さらに「あなたの人生だから、あなたが進みたいように選んでも大丈夫。親としてしっかりと応援をしていきたい」と付け加えます。
その時A君は黙っていました。
お母さんも「早かったかな?失敗したかな?」と不安になっていましたが、一方で「まあ、大丈夫か」とドンと構えているところもありました。
1ヶ月くらいたって、A君がお母さんとお父さんに対して「まずは別室登校から頑張って高校受験を考えたい」といきなり言いました。
お父さん、お母さんはびっくりです。
正直、無茶苦茶嬉しかったのですが、そうした気持ちを押さえて「大丈夫?無理していない?」と返します。
「うん、大丈夫」とA君は言います。
その後、お父さんとお母さんは話し合って、
- いつから別室登校に戻るのか?
- 時間や日数は?
- 何時に帰るか?
- どうやって先生に伝えるか?
- などを決めていきました。
その後は、A君自ら学校の先生に話をし、3年生の7月ごろから別室登校を開始します。
最初は週に2日程度からのスタートです。
こうしてA君の学校復帰が始まりました。
A君のその後
A君はその後、何度か学校を休んだりしながらも登校を続けました。
あまり、友達と関わることはありませんでしたが、同じ別室登校に通っている男の子と仲良くなり、ラインとかで励まし合ったりしている様子も見られています。
体育大会や文化祭は一緒には参加しませんでしたが、離れて見学することはできています。
高校は普通の公立高校は難しいので、単位制を希望し、無事に合格しました。
卒業式は一緒にというわけにはいきませんが、放課後に校長室で卒業証書を受け取りました。
このケースではA君とは一度も会っていません。
ただ、お母さんの話を聞いていると、いろんなことに挑戦しているようです。
最近は、YouTubeのチャンネルを立ち上げたらしく、生き生きとしてるのがお母さんを通してわかりました。
この時のお母さんの話が印象的でした。
「今までならこの子がYoutuberやっていると聞いたら、必死になって止めていたと思います。

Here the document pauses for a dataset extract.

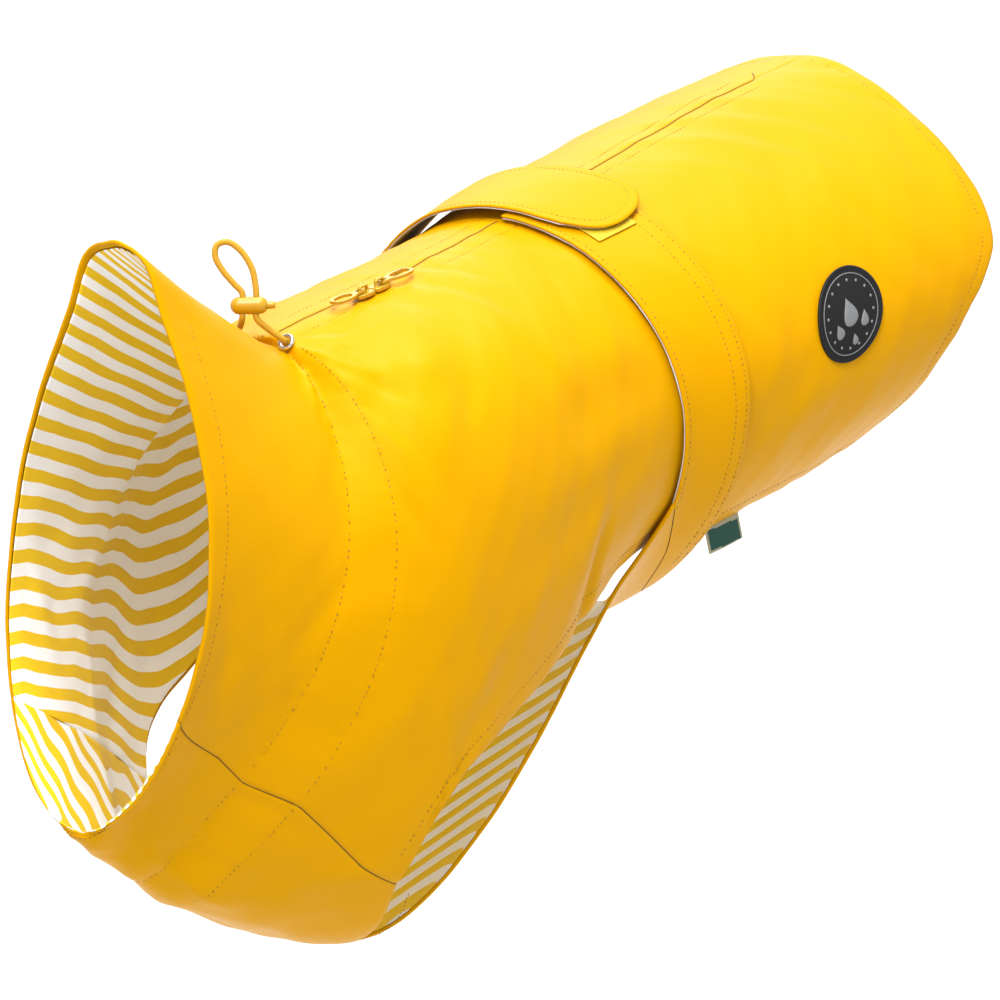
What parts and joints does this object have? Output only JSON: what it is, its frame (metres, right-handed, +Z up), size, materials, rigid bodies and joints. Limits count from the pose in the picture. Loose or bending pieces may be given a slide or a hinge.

多分、あの子はそれをされたら黙って言うことを聞くと思います。
でも、そうするとあの子の心を押し込めてしまうんですね。
それがよくわかりました。
多分、私があの子に甘えてて、それであの子の良さを押し込めてきたんだろうなと思うようになりました。
不登校になってくれて本当に感謝しています」
この言葉は多くのお母さんが話してくれる言葉です。
ちなみに、A君は単位制の高校で順調に単位を取りながら、余った時間でバイトをしたり、友達とオンラインで打ち合わせしながらYouTubuの動画作成を作っているそうです。